The Perseus Series: The Rock of Doom, c. 1884-1885.

Gouache on paper, 154 x 128.6 cm.

Southampton City Art Gallery, Southampton.

Edward Burne-Jones,

The Perseus Series: Perseus and the Sea Nymphs

 (The Armament of Perseus), 1877.

Gouache on paper, 152.8 x 126.4 cm.

Southampton City Art Gallery, Southampton.

The young painter read the book from cover to cover, hoping that before falling asleep he would find what he had been seeking for so long; a call to arms against academic generalisation and a superior model that could be opposed to the academic models. Finally, he came upon this page, the last in the volume and, at the time, the most audacious that had ever been written: “From young artists nothing ought to be tolerated but simple bona fide imitation of nature. They have no business to ape the execution of masters; to utter weak and disjointed repetitions of other men’s words, and mimic the gestures of the preacher without understanding his meaning or sharing in his emotions. We do not want their crude ideas of composition, their unformed conceptions of the Beautiful, their unsystematised experiments upon the Sublime. We scorn their velocity, for it is without direction; we reject their decision, for it is without grounds; we re-probate their choice, for it is without comparison. Their duty is neither to choose, nor compose, nor imagine, nor experimentalise; but to be humble and earnest in following the steps of nature, and tracing the finger of God. Nothing is so bad a symptom in the work of young artists as too much dexterity of handling, for it is a sign that they are satisfied with their work and have tried to do nothing more than they were able to do. Their work should be full of failures, for these are the signs of efforts.

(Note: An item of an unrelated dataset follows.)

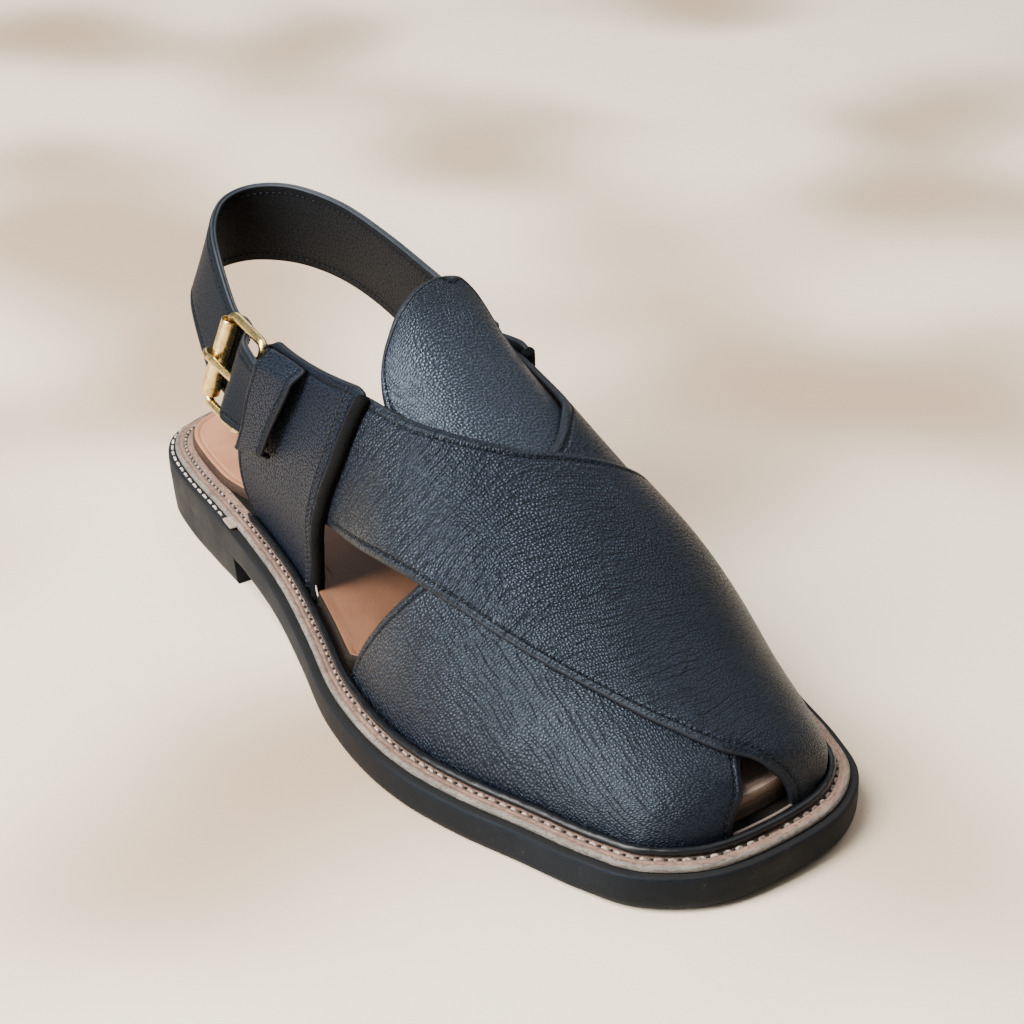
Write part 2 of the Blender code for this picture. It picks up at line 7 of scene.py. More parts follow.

They should keep to quiet colours, greys and browns; and making the early works of Turner their example, as his latest are to be their object of emulation, should go to nature in all singleness of heart, and walk with her laboriously and trustingly, having no other thoughts but how best to penetrate her meaning, and remember her instruction rejecting nothing, selecting nothing, and scorning nothing; believing all things to be right and good, and rejoicing always in the truth.”[9] The call to arms had been found.

Who, then, was the writer who, on this page written in 1843, gave the precise formula for realism well before the realists, at the time when Courbet and those like him were still children or barely out of school, still struggling to find their way? He, too, was almost a child. He had written this book when he was but twenty-three years old in a small house in Herne Hill, in the Surrey hills outside London. He had spent several years travelling with his parents in Italy and along the banks of the Rhine in Switzerland, amassing documents, copying paintings, studying leaves and flowers under a microscope, running through the museums and mountains with pencil in hand, sketching the mouldings of a cornice or the grand lines of a glacier. Then, determined to express his admiration for Turner and praise this great artist, he made use of all of his observations and all these examples, and cried out to a stupefied England that nothing in the world was more beautiful than nature and art, and that a great people that expressed itself could became artists whenever they wanted. The product of all this was the first volume of Modern Painters. Then, over the next five years, he wrote those prodigious evocations of human monuments and divine things, of ancient thought and vanished inspiration: The Seven Lamps of Architecture, The Stones of Venice, Aratra Pentelici, The Val d’Arno, Sesame and Lilies, The Queen of the Air, The Eagle’s Nest, Ariadne Florentina, Mornings in Florence, and Laws of Fesole.